И вот я вспоминаю и думаю – боги, а что из меня еще могло вырасти? И мысленно, с усмешкой, обращаюсь к родителям – надо было думать, когда ребенку давали Агату Кристи слушать. Думать надо было. Потому что эти ребята сыграли далеко не последнюю роль в становлении моего своеобразного, любящего страдания, характера.
Я вообще люблю музыку. Жаль, не хватает усидчивости научиться играть на хоть каком-нибудь музыкальном инструменте. Хотя, может и к лучшему.
У меня много людей, которых я жутко люблю, но они не всегда рядом. Но мне очень помогают вещи, которые я с ними связываю. Когда слушаю Продиджи или Би2, глажу кота, тереблю кулон на шее – со мной рядом сидит моя любимая сестра. Усмехается, гладит по голове и глядит в душу огромными глазами. Беру в руки кошелек и вспоминаю, что там лежит три-четыре медиатора – наследство от мужа сестры. Подкуриваю зиппой, пересматриваю фильмы Смита, слышу Эминема, вижу все, что связано с комиксами, футболом или Алисой в стране чудес – и вот она, Далька. Моя «дочь», она же сестра-близнец, она же самая близкая в жизни подруга.

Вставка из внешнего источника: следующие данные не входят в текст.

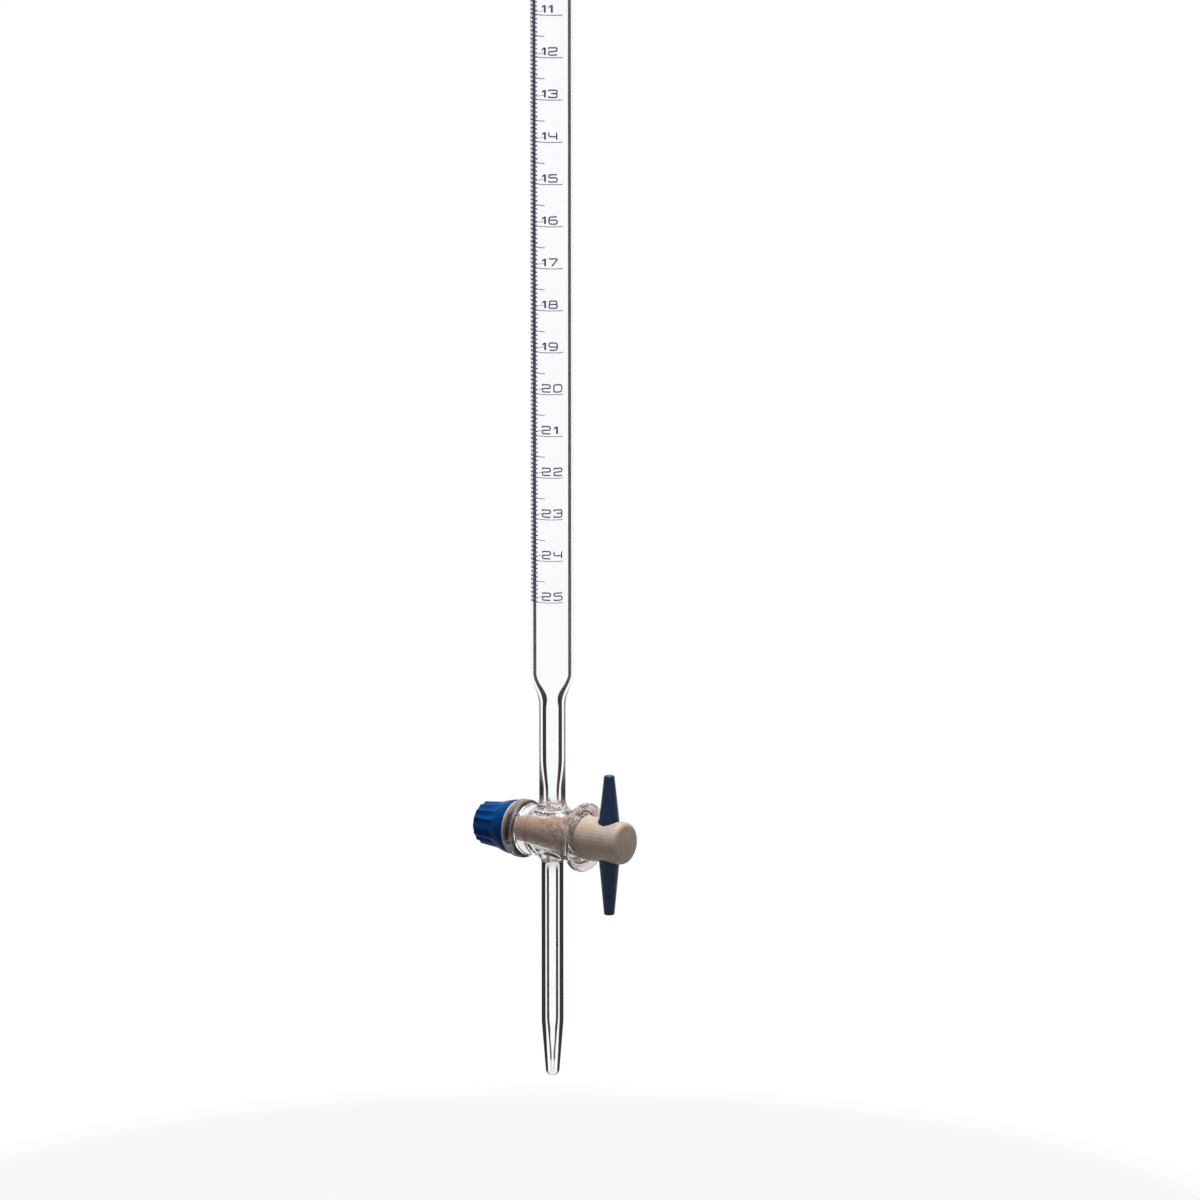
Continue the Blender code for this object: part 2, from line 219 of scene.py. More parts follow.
def piece(name, mesh, *finishes):
    """An object at the origin that shows a mesh with these finishes."""
    made = bpy.data.objects.new(name, mesh)
    bpy.context.scene.collection.objects.link(made)
    for finish in finishes:
        made.data.materials.append(finish)
    return made


def mesh_of(made, name):
    """The mesh of a bmesh, which is freed."""
    mesh = bpy.data.meshes.new(name)
    made.to_mesh(mesh)
    made.free()
    return mesh


def spin(made, geometry, angle, steps, **options):
    """Spins part of a bmesh about Z."""
    bmesh.ops.spin(made, geom=geometry, cent=(0, 0, 0), axis=(0, 0, 1), angle=angle, steps=steps, **options)


def spun(name, outline):
    """A closed skin: an outline of (radius, height) points, spun a full turn about Z."""
    made = bmesh.new()
    points = [made.verts.new((radius, 0, height)) for radius, height in outline]
    edges = [made.edges.new(pair) for pair in zip(points, points[1:])]
    spin(made, points + edges, 2 * math.pi, ROUND_STEPS, use_merge=True)
    bmesh.ops.remove_doubles(made, verts=made.verts[:], dist=WELD_DISTANCE)
    bmesh.ops.recalc_face_normals(made, faces=made.faces[:])
    return mesh_of(made, name)


def laid_along_x(mesh):
    """Turns a mesh that was spun about Z so that its top points along +X, on the plug's axis."""
    mesh.transform(Matrix.Translation((0, 0, PLUG_Z)) @ Matrix.Rotation(math.pi / 2, 4, "Y"))
    return mesh


def settle(made):
    """Makes an object's modifiers part of its mesh."""
    bpy.context.view_layer.update()
    graph = bpy.context.evaluated_depsgraph_get()
    mesh = bpy.data.meshes.new_from_object(made.evaluated_get(graph))
    made.modifiers.clear()
    made.data = mesh


def cut(made, operation, mesh):
    """Joins or cuts an object with a mesh, keeping each one's finish."""
    other = piece(mesh.name, mesh)
    modifier = made.modifiers.new(mesh.name, "BOOLEAN")
    modifier.operation = operation
    modifier.object = other
    modifier.solver = "EXACT"
    modifier.material_mode = "TRANSFER"
    settle(made)
    bpy.data.objects.remove(other)


# Shader nodes

def tree_of(owner):
    """The node tree of a material or a world, emptied of what it starts with."""
    owner.use_nodes = True
    owner.node_tree.nodes.clear()
    return owner.node_tree


def feed(tree, socket, value):
    """Links a socket to another one, or sets it to a plain number, vector or colour."""
    if isinstance(value, bpy.types.NodeSocket):
        tree.links.new(value, socket)
    elif socket.type == "RGBA":
        socket.default_value = (*value, 1)
    else:
        socket.default_value = value


def node(tree, kind, **inputs):
    """A shader node with its inputs fed by name, an underscore standing for a space."""
    made = tree.nodes.new("ShaderNode" + kind)
    for name, value in inputs.items():
        feed(tree, made.inputs[name.replace("_", " ")], value)
    return made


def math_node(tree, operation, first, second):
    """A Math node fed by sockets or plain numbers."""
    made = node(tree, "Math")
    made.operation = operation
    feed(tree, made.inputs[0], first)
    feed(tree, made.inputs[1], second)
    return made.outputs[0]


def inverse(tree, value):
    """1 less a value."""
    return math_node(tree, "SUBTRACT", 1.0, value)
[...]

Смеется, теребит волосы и вопит проходящей мимо девушке в хиджабе «лодыжки открыты!!». Слышу песню «На заре» группы Альянс и на плечо незримо ложится рука отца. Захожу в любимый бар, слушаю Аукцыон, надеваю шапку – привет, рыжая борода. Вижу ножи, спортзал или творог – здравствуй, Лешенька из Кёнигсберга! Слышу Талькова или Калугина, вижу советскую символику, и на меня сквозь ноты и образы лукаво смотрит Темка, мой самый давний друг. Эти якоря памяти помогают мне жить. Когда-нибудь, возможно, я увижу их не то, чтобы одновременно, но хотя бы за неделю. А когда-нибудь к этим людям прибавятся еще люди, мною любимые. И с этим тоже нужно жить.
А пока – неотвратимо наступает мое любимейшее время года. Время листьев, собранных в огромные кучи, мокрого асфальта и тяжелого неба. Время Агаты Кристи и странной, страшной, но такой приятной боли где-то между ребрами. Время жить, хандрить и действовать. Жутко короткое время, надо признаться.
Я выплеснула на вас всего каплю моих мыслей. Надеюсь, вы осилили и не захлебнулись. Мне было бы приятно от этой мысли. Спасибо.